Although the present state of peace between Eritrea and Ethiopia is by all means most welcome and long awaited, it is imperative that we carefully assess the much-touted peace deal between President Isaias and Prime Minister Abiy in order to enable us to build an enduring relationship between the two countries based on the principles of peaceful co-existence, cooperation and non-intervention. We would like to reiterate that the Eritrean people stand shoulder to shoulder with their Ethiopian, Sudanese and Djiboutian brethren to promote a peaceful, cooperative and forward-looking Northeast Africa that recognizes, accepts and celebrates differences in the political, social, economic and cultural foundations of our societies and territorial integrity of our countries. We call upon the progressive elements of the region to view Eritreans as victims of President Isaias’ megalomaniac dream and to avoid creating opportunities for the dictator to destabilize our countries.
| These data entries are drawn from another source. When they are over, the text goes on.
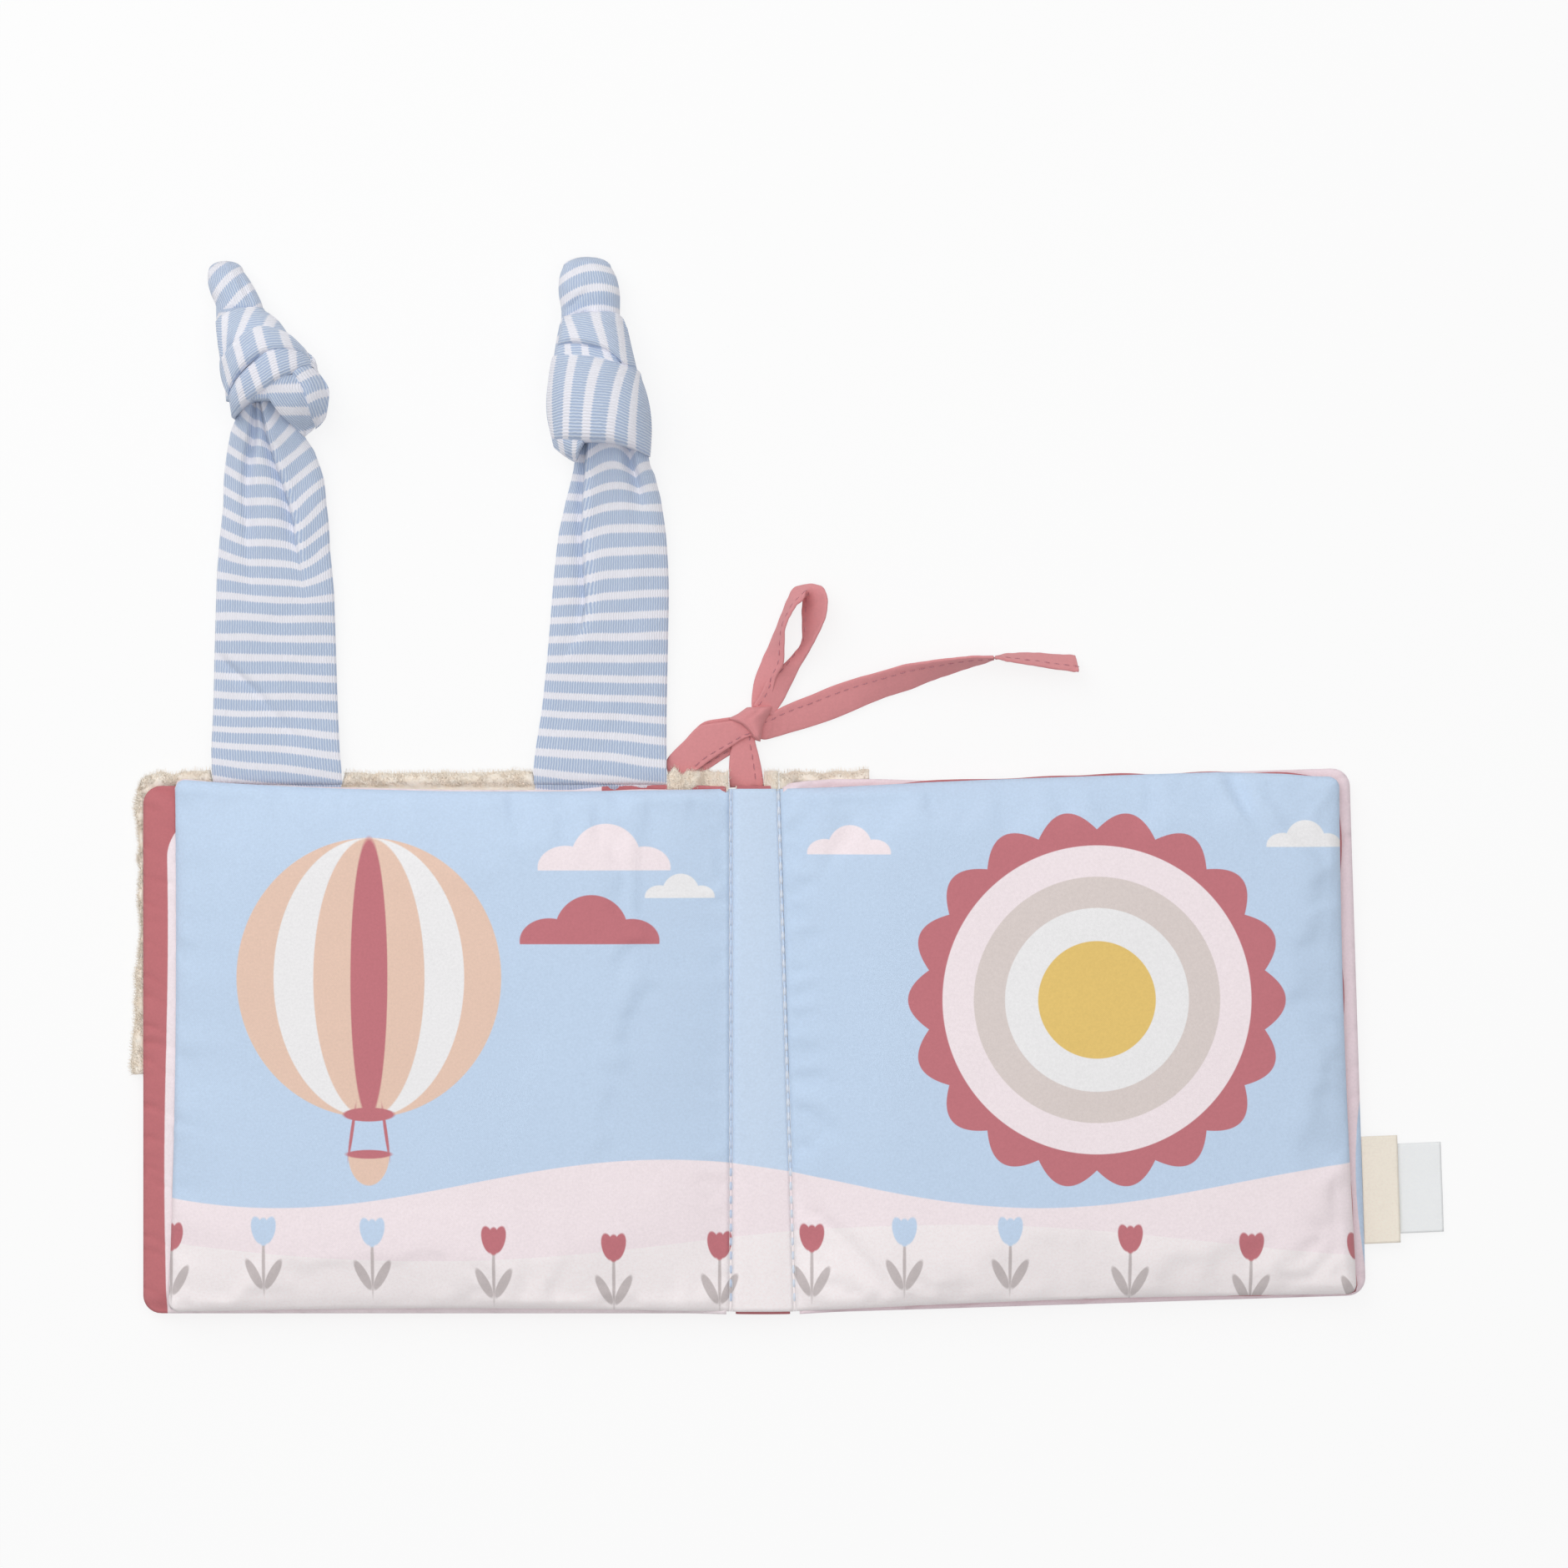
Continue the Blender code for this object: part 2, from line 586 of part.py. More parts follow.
def wadding_plan(width, half):
    """The wadding's outline follows the leaf's drawn-in edges from inside."""
    outer = panel_plan(LEAF_WIDTH, LEAF_HALF, LEAF_CORNER, LEAF_PULL)

    def plan(u, v):
        u, v = round_corner(u, v, width, half, LEAF_CORNER)
        return outer(u, v)
    return plan


def ring(centre, half_width, half_height, sides, folds=0, depth=0, power=0.75):
    """One flattened section, with `folds` lengthwise creases cut `depth` of its height deep."""
    points = []
    for step in range(sides):
        angle = 2 * math.pi * (step + 0.5) / sides
        across = math.copysign(abs(math.cos(angle)) ** power, math.cos(angle))
        up = math.copysign(abs(math.sin(angle)) ** power, math.sin(angle))
        crease = depth * (0.5 + 0.5 * math.cos(folds * math.pi * across)) if up > 0 else 0
        offset = Vector((half_width * across, 0, half_height * up * (1 - crease)))
        points.append(Vector(centre) + offset)
    return points


def loft(rings):
    """A closed tube through rings of equally many points."""
    bm = bmesh.new()
    rows = [[bm.verts.new(point) for point in points] for points in rings]
    count = len(rows[0])
    for first, second in zip(rows, rows[1:]):
        for k in range(count):
            after = (k + 1) % count
            bm.faces.new([first[k], first[after], second[after], second[k]])
    bm.faces.new(list(reversed(rows[0])))
    bm.faces.new(rows[-1])
    return bm


# Rows of an ear: along its length, sideways of its root, width, thickness, crease depth.
# Lengths are shares of the ear's length, width and knot thickness.
LEFT_STRAP_SHARES = (
    (0.03, 0.00, 1.00, 0.11, 0.00), (0.14, 0.00, 0.96, 0.20, 0.10),
    (0.27, 0.00, 0.93, 0.26, 0.25), (0.40, 0.00, 0.90, 0.30, 0.35),
    (0.50, 0.00, 0.86, 0.34, 0.42), (0.58, 0.02, 0.80, 0.38, 0.46),
    (0.635, 0.05, 0.68, 0.44, 0.46), (0.67, 0.08, 0.56, 0.50, 0.40),
)
LEFT_KNOT_SHARES = (
    (0.674, 0.07, 0.58, 0.56, 0.10), (0.69, 0.04, 0.70, 0.78, 0.14),
    (0.715, 0.01, 0.79, 0.93, 0.16), (0.745, 0.01, 0.81, 1.00, 0.16),
    (0.79, 0.06, 0.76, 1.00, 0.16), (0.84, 0.14, 0.66, 0.92, 0.14),
    (0.88, 0.22, 0.50, 0.76, 0.12), (0.908, 0.28, 0.38, 0.56, 0.08),
)
LEFT_TIP_SHARES = (
    (0.911, 0.29, 0.36, 0.52, 0.05), (0.935, 0.33, 0.36, 0.52, 0.05),
    (0.96, 0.37, 0.33, 0.47, 0.00), (0.982, 0.40, 0.26, 0.38, 0.00),
    (1.0, 0.41, 0.13, 0.20, 0.00),
)
RIGHT_STRAP_SHARES = (
    (0.03, 0.00, 1.00, 0.11, 0.00), (0.14, -0.03, 0.94, 0.20, 0.10),
    (0.27, -0.06, 0.90, 0.26, 0.25), (0.38, -0.08, 0.87, 0.30, 0.35),
    (0.47, -0.09, 0.81, 0.34, 0.42), (0.54, -0.10, 0.71, 0.40, 0.46),
    (0.585, -0.10, 0.62, 0.46, 0.46), (0.605, -0.09, 0.57, 0.50, 0.40),
)
RIGHT_KNOT_SHARES = (
    (0.609, -0.06, 0.64, 0.60, 0.06), (0.62, -0.03, 0.72, 0.84, 0.10),
    (0.66, 0.00, 0.76, 0.98, 0.12), (0.72, 0.02, 0.765, 1.00, 0.12),
    (0.79, 0.04, 0.67, 0.96, 0.12), (0.84, 0.06, 0.57, 0.84, 0.10),
    (0.875, 0.07, 0.49, 0.68, 0.06), (0.892, 0.07, 0.43, 0.54, 0.04),
)
RIGHT_TIP_SHARES = (
    (0.895, 0.07, 0.44, 0.54, 0.04), (0.93, 0.08, 0.46, 0.58, 0.00),
    (0.96, 0.09, 0.43, 0.54, 0.00), (0.985, 0.10, 0.34, 0.44, 0.00),
    (1.0, 0.11, 0.18, 0.24, 0.00),
)
STRAP_SIDES = 44
KNOT_SIDES = 28
STRAP_FOLDS = 5
KNOT_FOLDS = 3


def ear_rings(shares, width, length, sides, folds, rise):
    """Sections of one ear piece in its hinge's frame, its underside `rise` above the floor."""
    rings = []
    for along, sideways, breadth, thickness, depth in shares:
        half_height = EAR_THICKNESS * thickness / 2
        height = half_height + rise(along * length)
        centre = (-sideways * width, along * length, height - EAR_ROOT_HEIGHT)
        rings.append(ring(centre, breadth * width / 2, half_height, sides, folds, depth))
    return rings


def root_rings(width):
    """The round root on the hinge line, so that the ear turns clear of the cover's rim."""
    rings = []
    for degrees in (20, 50, 90):
        angle = math.radians(degrees)
        centre = (0, -EAR_ROOT_RADIUS * math.cos(angle), 0)
        rings.append(ring(centre, width / 2, EAR_ROOT_RADIUS * math.sin(angle), STRAP_SIDES))
    return rings


def make_ear(prefix, hinge, width, length, strap, knot, tip):
    """One ear: it drops from its root to the floor, and lies on its knot."""
    drop = EAR_ROOT_HEIGHT - EAR_ROOT_RADIUS

    def rise(distance):
        return drop * (1 - ease(distance - EAR_ROOT_RUN, length / 6))

    rings = root_rings(width) + ear_rings(strap, width, length, STRAP_SIDES,
                                         STRAP_FOLDS, rise)
    add_piece(prefix + "_strap", loft(rings), "jersey", hinge)
    rings = ear_rings(knot, width, length, KNOT_SIDES, KNOT_FOLDS, rise)
    add_piece(prefix + "_knot", loft(rings), "jersey", hinge)
    rings = ear_rings(tip, width, length, KNOT_SIDES, KNOT_FOLDS, rise)
    add_piece(prefix + "_tip", loft(rings), "jersey", hinge)


def ribbon(route, width_directions):
    """A flat band along a route of points, its width lying along the given directions."""
    rings = []
    last = len(route) - 1
    for index, point in enumerate(route):
        tangent = (route[min(last, index + 1)] - route[max(0, index - 1)]).normalized()
        wide = width_directions[index]
        wide = (wide - tangent * wide.dot(tangent)).normalized() * RIBBON_WIDTH / 2
        thick = tangent.cross(wide).normalized() * RIBBON_THICKNESS / 2
        rings.append([point + wide + thick, point + wide - thick,
                      point - wide - thick, point - wide + thick])
    return loft(rings)


def smooth_route(points, steps):
    """Points on a smooth curve through the route's own points."""
    ends = [points[0] * 2 - points[1]] + list(points) + [points[-1] * 2 - points[-2]]
    curve = []
    for before, start, end, after in zip(ends, ends[1:], ends[2:], ends[3:]):
        for step in range(steps):
            t = step / steps
            curve.append(0.5 * (2 * start + (end - before) * t
                                + (2 * before - 5 * start + 4 * end - after) * t * t
                                + (3 * start - before - 3 * end + after) * t ** 3))
    return curve + [points[-1]]


# Routes of the ribbon: along x, along y and height, as shares of each stretch's length,
# from the middle of the knot. The last number is the ribbon's tilt in degrees.
UPPER_LOOP_SHARES = (
    (0.01, 0.20, 0.17), (0.09, 0.42, 0.15), (0.19, 0.68, 0.15), (0.30, 0.93, 0.16),
    (0.42, 1.11, 0.17), (0.54, 1.09, 0.18), (0.55, 0.88, 0.18), (0.43, 0.60, 0.17),
    (0.29, 0.36, 0.16), (0.18, 0.21, 0.16),
)
UPPER_LOOP_LEAN = Vector((-0.45, 0.21, 0.87))
LEFT_LOOP_SHARES = (
    (-0.31, -0.04, 0.10), (-0.70, -0.24, 0.07), (-1.00, -0.50, 0.06), (-1.10, -0.60, 0.13),
    (-1.00, -0.50, 0.22), (-0.70, -0.24, 0.27), (-0.31, -0.04, 0.26),
)
LEFT_LOOP_ACROSS = Vector((-0.60, 0.80, 0))
LONG_TAIL_SHARES = (
    (0.065, -0.018, 0.030, 6), (0.15, 0.018, 0.020, 10), (0.27, 0.063, 0.022, 16),
    (0.40, 0.106, 0.030, 26), (0.54, 0.145, 0.042, 42), (0.67, 0.179, 0.054, 62),
    (0.80, 0.199, 0.061, 88), (0.92, 0.196, 0.058, 110), (1.055, 0.180, 0.052, 122),
)
TIE_KNOT_SHARES = ((0.0, 0.55, 0.40), (0.12, 0.82, 0.72), (0.35, 1.00, 1.00),
                   (0.65, 1.00, 1.00), (0.88, 0.84, 0.76), (1.0, 0.60, 0.48))


def make_tie(hinge):
    """Ribbon sewn into the top of the spine and tied in a bow, one loop and a long tail out."""
    floor = -TIE_ROOT_HEIGHT
    start = GAP + RIBBON_THICKNESS / 2
    knot_start = start + TIE_ANCHOR_LENGTH
    middle = Vector((TIE_KNOT_WIDTH / 5, knot_start + TIE_KNOT_LENGTH / 2, floor))

    def at(share, length):
        return middle + Vector(share[:3]) * length

    flat = Vector((1, 0, 0))
    lean = TIE_KNOT_WIDTH / 5
    route = [Vector((0, 0, 0)), Vector((lean / 3, TIE_ANCHOR_LENGTH / 3, floor / 4)),
             Vector((lean * 2 / 3, TIE_ANCHOR_LENGTH * 2 / 3, floor / 3)),
             Vector((lean, knot_start - GAP - start, 0))]
    route[-1].z = floor + TIE_KNOT_THICKNESS / 2 - RIBBON_THICKNESS
    add_piece("tie_anchor", ribbon(route, [flat] * len(route)), "ribbon", hinge)

    rings = []
    for along, breadth, thickness in TIE_KNOT_SHARES:
        half_height = TIE_KNOT_THICKNESS * thickness / 2
        centre = (middle.x, knot_start - start + along * TIE_KNOT_LENGTH,
                  floor + TIE_KNOT_THICKNESS / 2)
        rings.append(ring(centre, TIE_KNOT_WIDTH * breadth / 2, half_height, 12, power=0.9))
    add_piece("tie_knot", loft(rings), "ribbon", hinge)

    route = smooth_route([at(share, UPPER_LOOP_LENGTH) for share in UPPER_LOOP_SHARES], 3)
    add_piece("tie_upper_loop", ribbon(route, [UPPER_LOOP_LEAN] * len(route)), "ribbon", hinge)

    route = smooth_route([at(share, LEFT_LOOP_LENGTH) for share in LEFT_LOOP_SHARES], 3)
    add_piece("tie_left_loop", ribbon(route, [LEFT_LOOP_ACROSS] * len(route)), "ribbon", hinge)

    steps = 3
    points = [at(share, LONG_TAIL_LENGTH) for share in LONG_TAIL_SHARES]
    tilts = smooth_route([Vector((share[3], 0, 0)) for share in LONG_TAIL_SHARES], steps)
    route = smooth_route(points, steps)
    directions = []
    for index, tilt in enumerate(tilts):
        tangent = route[min(len(route) - 1, index + 1)] - route[max(0, index - 1)]
        sideways = Vector((-tangent.y, tangent.x, 0)).normalized()
        angle = math.radians(tilt.x)
        directions.append(sideways * math.cos(angle) + Vector((0, 0, math.sin(angle))))
    add_piece("tie_long_tail", ribbon(route, directions), "ribbon", hinge)


def make_tag(name, key, hinge, length, width, thickness, level):
    """A flat tag that slopes from the cover's rim towards the floor."""
    across = [0, length]
    along = [TAG_CENTRE - width / 2, TAG_CENTRE + width / 2]

    def underside(u, v):
        return level - TAG_SLOPE * u

    def topside(u, v):
        return underside(u, v) + thickness

    bm = slab(across, along, underside, topside, lambda u, v: ((u, v), (u, v)))
    add_piece(name, bm, key, hinge)


def build():
    clear_scene()
    front = add_hinge("front_cover_hinge", (-SEAM_OFFSET, 0, SEAM_HEIGHT))
    back = add_hinge("back_cover_hinge", (SEAM_OFFSET, 0, SEAM_HEIGHT), turn=RIGHT_HALF_TURN)
    make_spine()
    seam_thread("left_seam_thread", front)
    seam_thread("right_seam_thread", back)
    make_front_cover(front)
    make_back_cover(back)
    make_leaf("left_leaf", front, -1)
    make_leaf("right_leaf", back, 1)

    ear_drop = EAR_ROOT_HEIGHT - SEAM_HEIGHT
    left = add_hinge("left_ear_hinge", (-LEFT_EAR_CENTRE, EAR_HINGE_V, ear_drop), front)
    make_ear("left_ear", left, LEFT_EAR_WIDTH, LEFT_EAR_LENGTH,
             LEFT_STRAP_SHARES, LEFT_KNOT_SHARES, LEFT_TIP_SHARES)
    right = add_hinge("right_ear_hinge", (-RIGHT_EAR_CENTRE, EAR_HINGE_V, ear_drop), front)
    make_ear("right_ear", right, RIGHT_EAR_WIDTH, RIGHT_EAR_LENGTH,
             RIGHT_STRAP_SHARES, RIGHT_KNOT_SHARES, RIGHT_TIP_SHARES)

    tie = add_hinge("tie_hinge", (-TIE_OFFSET, TIE_HINGE_V, TIE_ROOT_HEIGHT))
    make_tie(tie)

    tags = add_hinge("tag_hinge", (BACK_COVER_WIDTH + TAG_ROOT_GAP, 0,
                                   TAG_ROOT_HEIGHT - SEAM_HEIGHT), back)
    make_tag("white_tag", "white", tags, WHITE_TAG_LENGTH, WHITE_TAG_WIDTH,
             WHITE_TAG_THICKNESS, -GAP / 2 - WHITE_TAG_THICKNESS)
    make_tag("cream_tag", "cream", tags, CREAM_TAG_LENGTH, CREAM_TAG_WIDTH,
             CREAM_TAG_THICKNESS, GAP / 2)


build()
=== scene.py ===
# %% [markdown]
# A baby's cloth play book, open flat at its middle pages and seen from straight above.
# Blender works in metres. The frame is the same book as plain solids, with its hinges, and
# every piece made here is laid over the solid that it stands for and rides on its body.

# %% Load the frame
import json
import math
import random

import bmesh
import bpy
from mathutils import Matrix, Vector, noise


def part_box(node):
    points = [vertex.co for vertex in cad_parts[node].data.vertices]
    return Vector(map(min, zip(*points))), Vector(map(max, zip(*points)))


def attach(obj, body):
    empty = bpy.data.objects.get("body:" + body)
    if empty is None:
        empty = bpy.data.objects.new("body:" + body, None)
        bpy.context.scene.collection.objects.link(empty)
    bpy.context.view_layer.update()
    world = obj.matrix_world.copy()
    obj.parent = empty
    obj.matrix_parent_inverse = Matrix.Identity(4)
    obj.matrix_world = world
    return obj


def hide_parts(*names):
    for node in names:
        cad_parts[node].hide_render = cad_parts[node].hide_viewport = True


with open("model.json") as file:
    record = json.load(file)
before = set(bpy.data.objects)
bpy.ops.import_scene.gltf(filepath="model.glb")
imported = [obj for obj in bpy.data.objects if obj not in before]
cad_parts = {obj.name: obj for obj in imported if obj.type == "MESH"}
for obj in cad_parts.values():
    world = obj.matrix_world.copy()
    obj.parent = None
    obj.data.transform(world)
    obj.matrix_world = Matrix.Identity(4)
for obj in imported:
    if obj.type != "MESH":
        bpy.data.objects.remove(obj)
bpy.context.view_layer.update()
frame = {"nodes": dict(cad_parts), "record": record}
MM = 0.001
bpy.ops.object.select_all(action="DESELECT")

# %% [markdown]
# Each half of the book has its own directions: u runs out from the page seam, v runs along
# the seam, and z is up. The right half lies slightly turned, so its seam leans. Both seams
# are hinge lines, and their places and directions come from the frame's record.

# %% The two halves
record = frame["record"]
hinges = {joint["name"]: joint for joint in record["behaviour"]["joints"]}


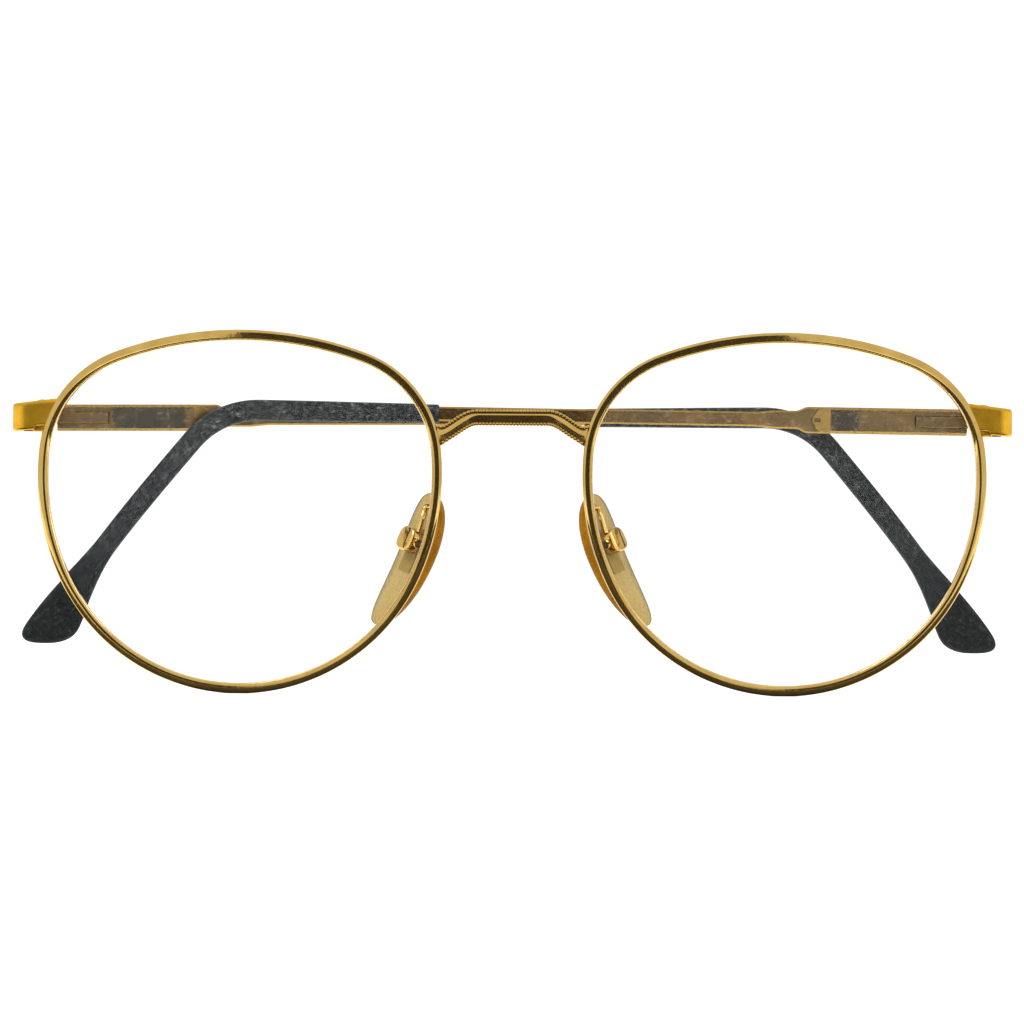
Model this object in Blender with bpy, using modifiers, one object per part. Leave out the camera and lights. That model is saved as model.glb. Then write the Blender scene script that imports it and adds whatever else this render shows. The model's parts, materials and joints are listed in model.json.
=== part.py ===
"""Round metal eyeglasses: split rims, clear lenses, nose pads on goose-neck arms, and spring-hinged temples.

The glasses stand as they are worn, with X to the right of someone who looks at their front, Y backwards
and Z up. The origin is the middle of their footprint, on the plane that the rims stand on. The temples
are folded, the right one first and the left one over it. Everything is in metres.

Right-hand pieces are modelled, and a left-hand piece is the mirror image of one built with the left
side's own angles. Temple pieces are drawn as if the temple stood open: X outwards, Y along the temple from
the hinge axis, Z up.
"""

import math
from collections import namedtuple

import bmesh
import bpy
import numpy as np
from mathutils import Matrix, Vector

MM = 0.001

# Lenses
LENS_WIDTH = 52.0 * MM
LENS_HEIGHT = 46.5 * MM
BRIDGE_GAP = 19.0 * MM
LENS_THICKNESS = 1.3 * MM
LENS_RADIUS = 110.0 * MM
FACE_FORM = math.radians(4.0)
BROW_RADIUS = 47.0 * MM
BROW_TURN = math.radians(20.5)
SHOULDER_RADIUS = 15.0 * MM
SHOULDER_TURN = math.radians(64.0)
CHEEK_RADIUS = 33.5 * MM
CHEEK_TURN = math.radians(28.0)
RIDGE_HEIGHT = 0.90 * MM
RIDGE_FOOT = 0.33 * MM
RIDGE_TIP = 0.07 * MM

# Rim wire
RIM_OVER_GROOVE = 0.42 * MM
RIM_LIP_STRAIGHT = 0.50 * MM
RIM_CROWN = 0.45 * MM
LENS_FIT = 0.06 * MM
LOCK_GAP = 0.15 * MM
OUTLINE_STEPS = 54

# Joints between soldered and fitted pieces
SEAT = 0.05 * MM
SLIP = 0.05 * MM

# Bridge
BRIDGE_RISE = 12.4 * MM
BRIDGE_DROP = 2.4 * MM
BRIDGE_FLAT = 9.4 * MM
BRIDGE_BOW = 0.9 * MM
BRIDGE_HEIGHT = 2.0 * MM
BRIDGE_DEPTH = 1.5 * MM
BRIDGE_STEPS = 20

# Endpieces and hinges
TEMPLE_RISE = 12.1 * MM
HINGE_SETBACK = 6.3 * MM
HOUSING_OUT = 3.7 * MM
ENDPIECE_HEIGHT = 3.6 * MM
ENDPIECE_WALL = 1.3 * MM
ENDPIECE_CORNER = 1.3 * MM
FLARE_TOP = 0.62 * MM
FLARE_FOOT = 0.45 * MM
RELIEF_LENGTH = 1.7 * MM
RELIEF_HEIGHT = 0.45 * MM
KNUCKLE_RADIUS = 1.25 * MM
WEB_SHARE = 0.8
MIDDLE_KNUCKLE = 1.3 * MM
HINGE_SCREW_RADIUS = 0.60 * MM
HINGE_HEAD_RADIUS = 1.05 * MM
HINGE_HEAD_HEIGHT = 0.6 * MM
SCREW_POINT = 0.2 * MM
SLOT_WIDTH = 0.26 * MM
SLOT_SHARE = 0.5
OPEN_SPLAY = math.radians(3.0)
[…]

It is unfortunate that the Eritrean people who have endured dictatorial rule for three decades must once again wonder if Eritrea will be entangled in regional issues as a result of the president’s reckless policies. The Eritrean people aspire to have peace and stability in their region so that they can focus on making Eritrea a democracy, on rebuilding their shattered economy and on restoring the weakened social fabric. They have seen enough mayhem and dislocation to now face more unnecessary problems. The effect of the 30-year war still lingers – not only in the memories of the generation who lived through it, but also in the minds of the younger generation born after the disastrous border war of 1998-2000. Since Eritreans don’t want to take part in any deal that will expose them to future hostilities, we call upon the governments of the region, and in particular that of Ethiopia, not to entertain the excessive ambitions of a ruthless dictator craving more power.